Tres años han pasado y el caso Lozoya, como el de Duarte, el huachicol y muchos otros, siguen acumulándose. Y ahora, puede aspirar a un nuevo cargo como embajador en un “país amigo”. Ser embajador de un país amigo no es, ni puede considerarse jamás, una “causa grave”; las verdaderas causas graves están en los expedientes abandonados, en los arreglos en lo oscurito y en la inacción frente a la corrupción. El mensaje es devastador: si tienes señalamientos, no cumples con tu trabajo, pero tienes suficiente poder y dinero, puedes salir triunfante y hasta obtener un premio.

El desempeño del fiscal general fue, por decir lo menos, pobre y muy por debajo de lo que exige un país con altos índices de criminalidad, delitos de alto impacto y una investigación deficiente. Los grandes casos de corrupción fueron controlados directamente desde la oficina del fiscal, manejados como “asuntos especiales”, y ese fiscal que habría tenido presuntos arreglos con los imputados nos deja un muy mal sabor de boca. Hay falta de coordinación, falta de verdadera autonomía, falta de técnica de investigación y falta de profesionalización. Si la ley habla de “causa grave” para remover o aceptar la renuncia del Fiscal General, resulta evidente que esas omisiones y esos manejos discrecionales de expedientes sí son causas graves; lo que no lo es, bajo ningún estándar democrático, es acomodarlo en una embajada.

Estoy segura de que en la FGR hay muchas personas valiosas y comprometidas, y que hay casos que han salido adelante incluso a pesar del propio ex fiscal, como el del exgobernador Silvano Aureoles. Pero mientras no se transforme de fondo la institución —para que no dependa de los caprichos, intereses o cálculos políticos de una sola persona— seguiremos atrapados en la misma historia: enormes expectativas, pocos resultados y un sistema de justicia que parece castigar menos la corrupción que la falta de poder. Los arreglos con todos los partidos sostuvieron a un país que, desde la trinchera ciudadana, veíamos ir en contra incluso de la propia Presidencia.

El problema es una renuncia que no parece renuncia: no hay rendición de cuentas, y uno de los senadores más señalados por presunta corrupción es quien opera la salida. Un manotazo que no es manotazo. ¿Habrá rendición de cuentas? ¿Sabremos por fin de todos los casos desechados, de los tratos en lo oscurito? ¿Se acuerdan cuando se luchaba por la autonomía de la Fiscalía para que funcionara nuestro Sistema Nacional Anticorrupción?

Este capítulo nos dejó muchas lecciones. Las instituciones no pueden ni deben estar al servicio de unos cuantos ni de sus caprichos. El procedimiento utilizado desdibuja por completo el sentido constitucional de la “causa grave”: en lugar de examinar las posibles faltas graves que sí existían, se normaliza una salida negociada que abre la puerta a un premio diplomático. Es exactamente lo contrario a la integridad que debería guiar a quien encabeza una institución de justicia.

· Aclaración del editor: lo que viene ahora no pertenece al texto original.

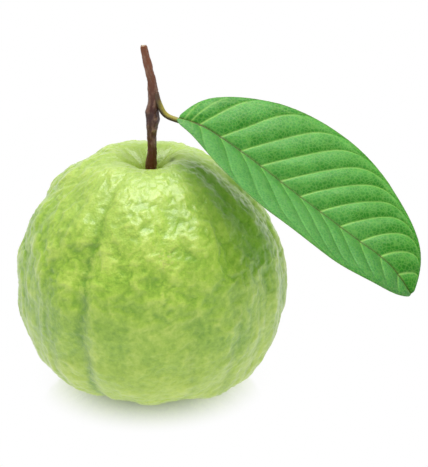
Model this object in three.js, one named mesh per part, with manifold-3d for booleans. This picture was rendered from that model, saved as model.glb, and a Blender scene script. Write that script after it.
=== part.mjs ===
// A green guava as it is picked: the fruit stands on its blossom end and keeps a piece of twig
// with one leaf. Millimetres, +Z up. The origin is the middle of the flat spot that the fruit
// rests on, the twig rises along +Z, the leaf droops towards +X and a little towards -Y, and the
// fruit's furrows are placed by their bearing from -Y, positive towards +X.

import * as THREE from "three";
import { mergeVertices } from "three/addons/utils/BufferGeometryUtils.js";
import Module from "manifold-3d";

const DEGREE = Math.PI / 180;
const GOLDEN_ANGLE = Math.PI * (3 - Math.sqrt(5));

// Fruit: a body of revolution, squarer below than above, with a hollow at each end.
const FRUIT_RADIUS = 47.4;
const WAIST_HEIGHT = 43;
const CROWN_RISE = 45.6;
const CROWN_SHAPE = { across: 1.95, up: 1.68 };
const BASE_SHAPE = { across: 3.2, up: 2.6 };
const REST_RADIUS = 16;
const STEM_HOLLOW = { depth: 8, spread: 9 };
const BLOSSOM_HOLLOW = { behind: 14, depth: 5.5, spread: 6.5 };
const FRUIT_RINGS = 40;
const FRUIT_COLUMNS = 84;

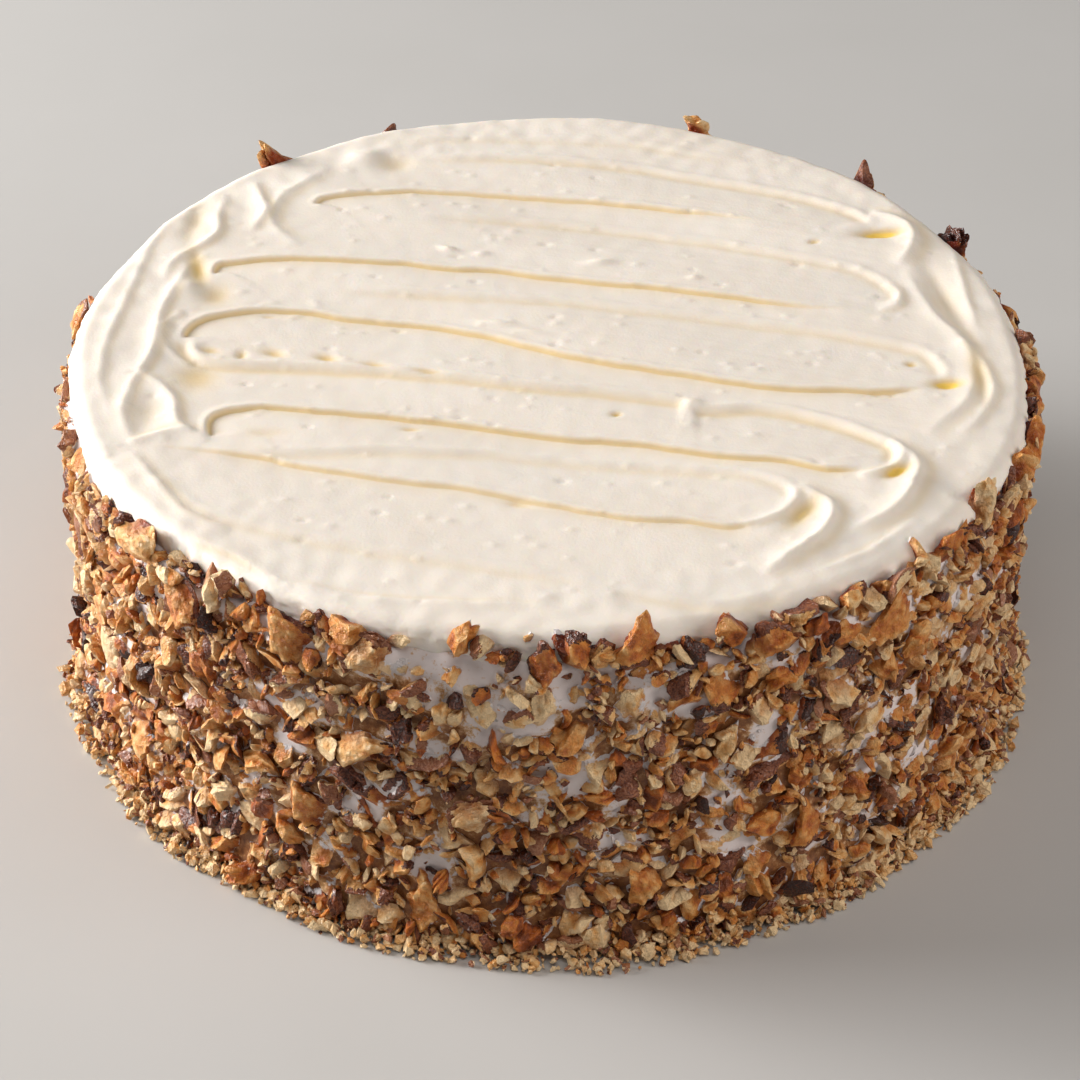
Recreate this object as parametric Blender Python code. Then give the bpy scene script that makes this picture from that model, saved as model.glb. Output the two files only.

Ahora veremos si la designación del nuevo fiscal se rige por la legalidad, por un perfil verdaderamente idóneo y, sobre todo, si este nombramiento abre la oportunidad de recomponer el camino en materia de combate a la impunidad, de procuración de justicia y de construcción de un Estado de derecho que guíe todas las acciones, no solo de quien encabece la institución, sino de todas las personas que la integran. Así como hace una década, queremos una Fiscalía que sirva, no que se sirva: sin fiscales carnales, sin cuotas y sin cuates.